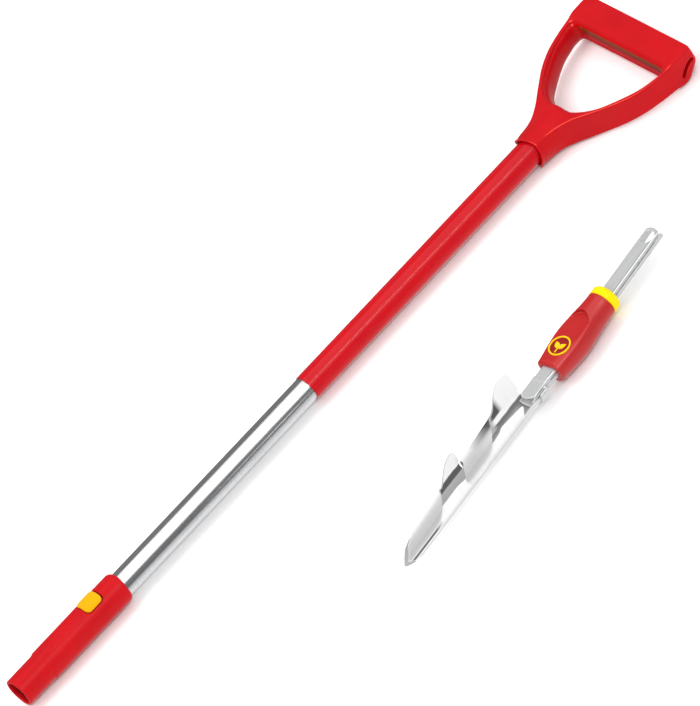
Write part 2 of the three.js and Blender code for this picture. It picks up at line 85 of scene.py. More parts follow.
def upright(x, to=row):
    """frame of a turned piece whose axis stands along Z at x"""
    return lambda p: to(p[:, [1, 2, 0]] + (x, 0, 0))


# ------------------------------------------------------------------ mesh helpers
def link(name, data):
    obj = bpy.data.objects.new(name, data)
    bpy.context.scene.collection.objects.link(obj)
    return obj


def weld(mesh, distance):
    """merge doubled points and turn the faces outwards"""
    bm = bmesh.new()
    bm.from_mesh(mesh)
    bmesh.ops.remove_doubles(bm, verts=bm.verts, dist=distance)
    bmesh.ops.recalc_face_normals(bm, faces=bm.faces)
    bm.to_mesh(mesh)
    bm.free()


def sharpen(obj, degrees):
    """mark edges sharper than the angle, and only those"""
    bm = bmesh.new()
    bm.from_mesh(obj.data)
    limit = math.radians(degrees)
    for e in bm.edges:
        e.smooth = not (len(e.link_faces) == 2 and e.calc_face_angle(0) > limit)
    bm.to_mesh(obj.data)
    bm.free()


def make(name, verts, faces, to=row, smooth=True, angle=None):
    mesh = bpy.data.meshes.new(name)
    placed = [tuple(v) for v in to(np.asarray(verts, float))]
    mesh.from_pydata(placed, [], [tuple(int(i) for i in f) for f in faces])
    mesh.validate()
    weld(mesh, 1e-7)
    mesh.polygons.foreach_set("use_smooth", [smooth] * len(mesh.polygons))
    obj = link(name, mesh)
    if angle:
        sharpen(obj, angle)
    return obj


def quad_mesh(name, verts, quads, to):
    """a large all-quad mesh, straight from arrays"""
    count = len(quads)
    mesh = bpy.data.meshes.new(name)
    mesh.vertices.add(len(verts))
    mesh.vertices.foreach_set("co", to(verts).astype(np.float32).ravel())
    mesh.loops.add(count * 4)
    mesh.loops.foreach_set("vertex_index", quads.astype(np.int32).ravel())
    mesh.polygons.add(count)
    mesh.polygons.foreach_set("loop_start", np.arange(0, count * 4, 4, dtype=np.int32))
    mesh.polygons.foreach_set("loop_total", np.full(count, 4, np.int32))
    mesh.update(calc_edges=True)
    mesh.validate()
    mesh.polygons.foreach_set("use_smooth", [True] * len(mesh.polygons))
    return link(name, mesh)


def applied(obj):
    """obj with its modifiers applied"""
    bpy.context.view_layer.update()
    depsgraph = bpy.context.evaluated_depsgraph_get()
    mesh = bpy.data.meshes.new_from_object(obj.evaluated_get(depsgraph))
    obj.modifiers.clear()
    obj.data = mesh
    return obj


def cut(obj, *cutters):
    for cutter in cutters:
        boolean = obj.modifiers.new("cut", "BOOLEAN")
        boolean.operation, boolean.solver, boolean.object = "DIFFERENCE", "EXACT", cutter
    applied(obj)
    for cutter in cutters:
        bpy.data.objects.remove(cutter)


def ease(obj, width, segments, degrees):
    """bevel the edges sharper than the angle; width in metres"""
    bevel = obj.modifiers.new("eased", "BEVEL")
    bevel.width, bevel.segments = width, segments
    bevel.limit_method, bevel.angle_limit = "ANGLE", math.radians(degrees)


def fillet(points, radii, closed=True, n=5):
    """2-D polyline with its corners rounded by one radius, or by a radius per point"""
    out, count = [], len(points)
    corners = [np.array(p, float) for p in points]
    for i, p in enumerate(corners):
        r = radii[i] if hasattr(radii, "__len__") else radii
        if not closed and i in (0, count - 1) or r <= 0:
            out.append(p)
            continue
        back, on = corners[(i - 1) % count] - p, corners[(i + 1) % count] - p
        back_len, on_len = np.linalg.norm(back), np.linalg.norm(on)
        back, on = back / back_len, on / on_len
        half = math.acos(max(-1, min(1, float(back @ on)))) / 2
        if half > math.radians(88.5):
            out.append(p)
            continue
        reach = min(r / math.tan(half), back_len * 0.48, on_len * 0.48)
        r = reach * math.tan(half)
        centre = p + (back + on) / np.linalg.norm(back + on) * (r / math.sin(half))
        first = math.atan2(*(p + back * reach - centre)[::-1])
        last = math.atan2(*(p + on * reach - centre)[::-1])
        sweep = (last - first + math.pi) % (2 * math.pi) - math.pi
        for k in range(n + 1):
            t = first + sweep * k / n
            out.append(centre + r * np.array([math.cos(t), math.sin(t)]))
    return out


def spline(points, per=6):
    """Catmull-Rom curve through the points"""
    P = np.array(points, float)
    P = np.vstack([2 * P[0] - P[1], P, 2 * P[-1] - P[-2]])
    out = []
    for a, b, c, d in zip(P, P[1:], P[2:], P[3:]):
        for k in range(per):
            t = k / per
            out.append(0.5 * (2 * b + (c - a) * t + (2 * a - 5 * b + 4 * c - d) * t * t
                              + (3 * b - a - 3 * c + d) * t ** 3))
    out.append(P[-2])
    return out


def wall(start, end, inner, outer):
    """[along, radius] profile of a plain ring"""
    return [(start, inner), (start, outer), (end, outer), (end, inner)]


def oblong(x, half_x, half_y):
    return [(x - half_x, -half_y), (x + half_x, -half_y), (x + half_x, half_y), (x - half_x, half_y)]


def lathe(name, profile, to=row, segments=128, angle=None):
    """[along, radius] profile turned about X; it closes on itself unless it starts on the axis"""
    verts, faces, rings = [], [], []
    for x, r in profile:
        if r < 1e-6:
            rings.append([len(verts)] * segments)
            verts.append((x, 0, 0))
        else:
            rings.append(list(range(len(verts), len(verts) + segments)))
            for k in range(segments):
                t = 2 * math.pi * k / segments
                verts.append((x, r * math.cos(t), r * math.sin(t)))
    spans = len(rings) if profile[0][1] > 1e-6 else len(rings) - 1
    for i in range(spans):
        this, after = rings[i], rings[(i + 1) % len(rings)]
        for k in range(segments):
            k2 = (k + 1) % segments
            face = list(dict.fromkeys([this[k], this[k2], after[k2], after[k]]))
            if len(face) > 2:
                faces.append(face)
    return make(name, verts, faces, to, angle=angle)


def prism(name, outline, low, high, to=row, smooth=True, angle=30):
    """an XY outline drawn out from low to high along Z"""
    n = len(outline)
    verts = [(x, y, z) for z in (low, high) for x, y in outline]
    faces = [range(n)[::-1], range(n, 2 * n)]
    faces += [[i, (i + 1) % n, n + (i + 1) % n, n + i] for i in range(n)]
    return make(name, verts, faces, to, smooth, angle)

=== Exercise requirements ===
Give the listing again, word for word.

=== Written response ===
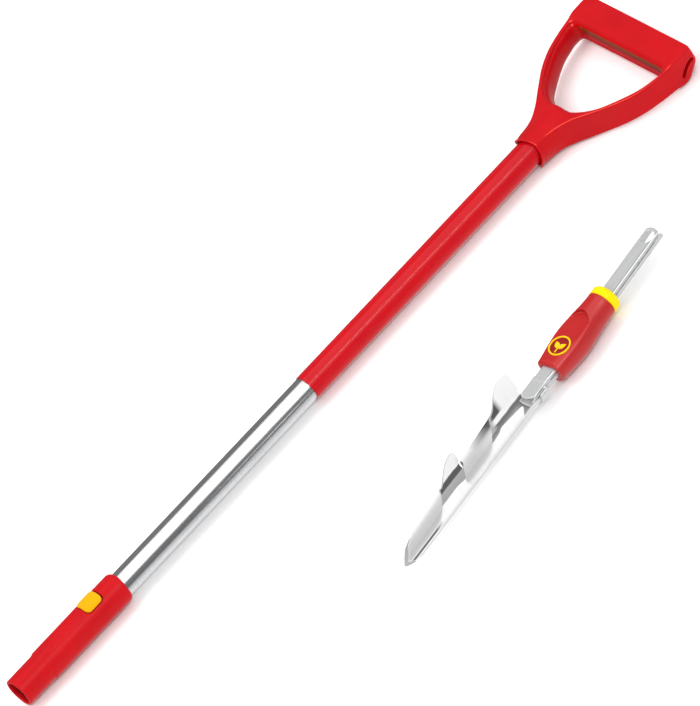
Write part 2 of the three.js and Blender code for this picture. It picks up at line 85 of scene.py. More parts follow.
def upright(x, to=row):
    """frame of a turned piece whose axis stands along Z at x"""
    return lambda p: to(p[:, [1, 2, 0]] + (x, 0, 0))


# ------------------------------------------------------------------ mesh helpers
def link(name, data):
    obj = bpy.data.objects.new(name, data)
    bpy.context.scene.collection.objects.link(obj)
    return obj


def weld(mesh, distance):
    """merge doubled points and turn the faces outwards"""
    bm = bmesh.new()
    bm.from_mesh(mesh)
    bmesh.ops.remove_doubles(bm, verts=bm.verts, dist=distance)
    bmesh.ops.recalc_face_normals(bm, faces=bm.faces)
    bm.to_mesh(mesh)
    bm.free()


def sharpen(obj, degrees):
    """mark edges sharper than the angle, and only those"""
    bm = bmesh.new()
    bm.from_mesh(obj.data)
    limit = math.radians(degrees)
    for e in bm.edges:
        e.smooth = not (len(e.link_faces) == 2 and e.calc_face_angle(0) > limit)
    bm.to_mesh(obj.data)
    bm.free()


def make(name, verts, faces, to=row, smooth=True, angle=None):
    mesh = bpy.data.meshes.new(name)
    placed = [tuple(v) for v in to(np.asarray(verts, float))]
    mesh.from_pydata(placed, [], [tuple(int(i) for i in f) for f in faces])
    mesh.validate()
    weld(mesh, 1e-7)
    mesh.polygons.foreach_set("use_smooth", [smooth] * len(mesh.polygons))
    obj = link(name, mesh)
    if angle:
        sharpen(obj, angle)
    return obj


def quad_mesh(name, verts, quads, to):
    """a large all-quad mesh, straight from arrays"""
    count = len(quads)
    mesh = bpy.data.meshes.new(name)
    mesh.vertices.add(len(verts))
    mesh.vertices.foreach_set("co", to(verts).astype(np.float32).ravel())
    mesh.loops.add(count * 4)
    mesh.loops.foreach_set("vertex_index", quads.astype(np.int32).ravel())
    mesh.polygons.add(count)
    mesh.polygons.foreach_set("loop_start", np.arange(0, count * 4, 4, dtype=np.int32))
    mesh.polygons.foreach_set("loop_total", np.full(count, 4, np.int32))
    mesh.update(calc_edges=True)
    mesh.validate()
    mesh.polygons.foreach_set("use_smooth", [True] * len(mesh.polygons))
    return link(name, mesh)


def applied(obj):
    """obj with its modifiers applied"""
    bpy.context.view_layer.update()
    depsgraph = bpy.context.evaluated_depsgraph_get()
    mesh = bpy.data.meshes.new_from_object(obj.evaluated_get(depsgraph))
    obj.modifiers.clear()
    obj.data = mesh
    return obj


def cut(obj, *cutters):
    for cutter in cutters:
        boolean = obj.modifiers.new("cut", "BOOLEAN")
        boolean.operation, boolean.solver, boolean.object = "DIFFERENCE", "EXACT", cutter
    applied(obj)
    for cutter in cutters:
        bpy.data.objects.remove(cutter)


def ease(obj, width, segments, degrees):
    """bevel the edges sharper than the angle; width in metres"""
    bevel = obj.modifiers.new("eased", "BEVEL")
    bevel.width, bevel.segments = width, segments
    bevel.limit_method, bevel.angle_limit = "ANGLE", math.radians(degrees)


def fillet(points, radii, closed=True, n=5):
    """2-D polyline with its corners rounded by one radius, or by a radius per point"""
    out, count = [], len(points)
    corners = [np.array(p, float) for p in points]
    for i, p in enumerate(corners):
        r = radii[i] if hasattr(radii, "__len__") else radii
        if not closed and i in (0, count - 1) or r <= 0:
            out.append(p)
            continue
        back, on = corners[(i - 1) % count] - p, corners[(i + 1) % count] - p
        back_len, on_len = np.linalg.norm(back), np.linalg.norm(on)
        back, on = back / back_len, on / on_len
        half = math.acos(max(-1, min(1, float(back @ on)))) / 2
        if half > math.radians(88.5):
            out.append(p)
            continue
        reach = min(r / math.tan(half), back_len * 0.48, on_len * 0.48)
        r = reach * math.tan(half)
        centre = p + (back + on) / np.linalg.norm(back + on) * (r / math.sin(half))
        first = math.atan2(*(p + back * reach - centre)[::-1])
        last = math.atan2(*(p + on * reach - centre)[::-1])
        sweep = (last - first + math.pi) % (2 * math.pi) - math.pi
        for k in range(n + 1):
            t = first + sweep * k / n
            out.append(centre + r * np.array([math.cos(t), math.sin(t)]))
    return out


def spline(points, per=6):
    """Catmull-Rom curve through the points"""
    P = np.array(points, float)
    P = np.vstack([2 * P[0] - P[1], P, 2 * P[-1] - P[-2]])
    out = []
    for a, b, c, d in zip(P, P[1:], P[2:], P[3:]):
        for k in range(per):
            t = k / per
            out.append(0.5 * (2 * b + (c - a) * t + (2 * a - 5 * b + 4 * c - d) * t * t
                              + (3 * b - a - 3 * c + d) * t ** 3))
    out.append(P[-2])
    return out


def wall(start, end, inner, outer):
    """[along, radius] profile of a plain ring"""
    return [(start, inner), (start, outer), (end, outer), (end, inner)]


def oblong(x, half_x, half_y):
    return [(x - half_x, -half_y), (x + half_x, -half_y), (x + half_x, half_y), (x - half_x, half_y)]


def lathe(name, profile, to=row, segments=128, angle=None):
    """[along, radius] profile turned about X; it closes on itself unless it starts on the axis"""
    verts, faces, rings = [], [], []
    for x, r in profile:
        if r < 1e-6:
            rings.append([len(verts)] * segments)
            verts.append((x, 0, 0))
        else:
            rings.append(list(range(len(verts), len(verts) + segments)))
            for k in range(segments):
                t = 2 * math.pi * k / segments
                verts.append((x, r * math.cos(t), r * math.sin(t)))
    spans = len(rings) if profile[0][1] > 1e-6 else len(rings) - 1
    for i in range(spans):
        this, after = rings[i], rings[(i + 1) % len(rings)]
        for k in range(segments):
            k2 = (k + 1) % segments
            face = list(dict.fromkeys([this[k], this[k2], after[k2], after[k]]))
            if len(face) > 2:
                faces.append(face)
    return make(name, verts, faces, to, angle=angle)


def prism(name, outline, low, high, to=row, smooth=True, angle=30):
    """an XY outline drawn out from low to high along Z"""
    n = len(outline)
    verts = [(x, y, z) for z in (low, high) for x, y in outline]
    faces = [range(n)[::-1], range(n, 2 * n)]
    faces += [[i, (i + 1) % n, n + (i + 1) % n, n + i] for i in range(n)]
    return make(name, verts, faces, to, smooth, angle)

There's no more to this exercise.